TASK DETAILS: Output the data exactly, with every line intact.

== == ==

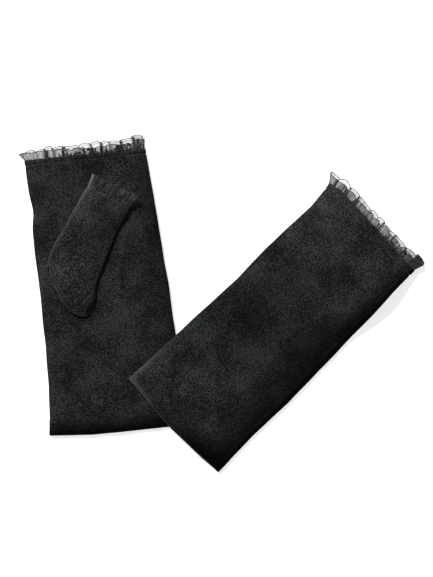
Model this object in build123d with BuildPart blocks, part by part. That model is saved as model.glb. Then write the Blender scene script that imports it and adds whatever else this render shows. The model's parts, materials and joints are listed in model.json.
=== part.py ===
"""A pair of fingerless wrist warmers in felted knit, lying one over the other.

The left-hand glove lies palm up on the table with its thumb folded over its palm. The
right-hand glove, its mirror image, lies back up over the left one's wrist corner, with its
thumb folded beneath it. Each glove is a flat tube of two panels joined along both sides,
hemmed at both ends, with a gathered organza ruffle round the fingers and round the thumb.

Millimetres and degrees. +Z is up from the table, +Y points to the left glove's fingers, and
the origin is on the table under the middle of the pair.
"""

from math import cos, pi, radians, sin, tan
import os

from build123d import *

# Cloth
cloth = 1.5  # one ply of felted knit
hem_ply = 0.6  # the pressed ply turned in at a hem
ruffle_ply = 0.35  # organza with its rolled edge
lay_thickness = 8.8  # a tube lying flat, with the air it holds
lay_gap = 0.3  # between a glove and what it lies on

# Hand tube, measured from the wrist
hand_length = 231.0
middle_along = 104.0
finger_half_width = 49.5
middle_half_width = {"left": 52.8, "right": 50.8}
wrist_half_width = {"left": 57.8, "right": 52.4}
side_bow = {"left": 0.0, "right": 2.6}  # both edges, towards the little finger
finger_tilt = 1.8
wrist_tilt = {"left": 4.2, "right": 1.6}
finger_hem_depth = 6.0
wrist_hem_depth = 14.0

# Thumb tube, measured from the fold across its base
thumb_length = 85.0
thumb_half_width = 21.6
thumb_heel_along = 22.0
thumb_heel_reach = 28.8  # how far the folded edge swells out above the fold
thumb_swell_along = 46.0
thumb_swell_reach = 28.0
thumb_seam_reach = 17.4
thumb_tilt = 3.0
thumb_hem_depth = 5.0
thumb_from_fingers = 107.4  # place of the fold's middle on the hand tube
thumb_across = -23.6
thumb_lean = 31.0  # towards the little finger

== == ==

THE RESPONSE:
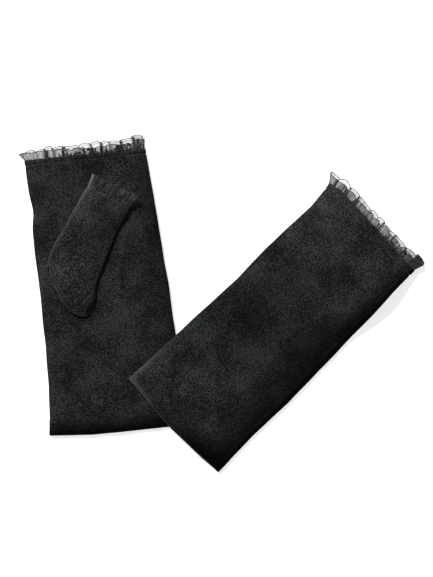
Model this object in build123d with BuildPart blocks, part by part. That model is saved as model.glb. Then write the Blender scene script that imports it and adds whatever else this render shows. The model's parts, materials and joints are listed in model.json.
=== part.py ===
"""A pair of fingerless wrist warmers in felted knit, lying one over the other.

The left-hand glove lies palm up on the table with its thumb folded over its palm. The
right-hand glove, its mirror image, lies back up over the left one's wrist corner, with its
thumb folded beneath it. Each glove is a flat tube of two panels joined along both sides,
hemmed at both ends, with a gathered organza ruffle round the fingers and round the thumb.

Millimetres and degrees. +Z is up from the table, +Y points to the left glove's fingers, and
the origin is on the table under the middle of the pair.
"""

from math import cos, pi, radians, sin, tan
import os

from build123d import *

# Cloth
cloth = 1.5  # one ply of felted knit
hem_ply = 0.6  # the pressed ply turned in at a hem
ruffle_ply = 0.35  # organza with its rolled edge
lay_thickness = 8.8  # a tube lying flat, with the air it holds
lay_gap = 0.3  # between a glove and what it lies on

# Hand tube, measured from the wrist
hand_length = 231.0
middle_along = 104.0
finger_half_width = 49.5
middle_half_width = {"left": 52.8, "right": 50.8}
wrist_half_width = {"left": 57.8, "right": 52.4}
side_bow = {"left": 0.0, "right": 2.6}  # both edges, towards the little finger
finger_tilt = 1.8
wrist_tilt = {"left": 4.2, "right": 1.6}
finger_hem_depth = 6.0
wrist_hem_depth = 14.0

# Thumb tube, measured from the fold across its base
thumb_length = 85.0
thumb_half_width = 21.6
thumb_heel_along = 22.0
thumb_heel_reach = 28.8  # how far the folded edge swells out above the fold
thumb_swell_along = 46.0
thumb_swell_reach = 28.0
thumb_seam_reach = 17.4
thumb_tilt = 3.0
thumb_hem_depth = 5.0
thumb_from_fingers = 107.4  # place of the fold's middle on the hand tube
thumb_across = -23.6
thumb_lean = 31.0  # towards the little finger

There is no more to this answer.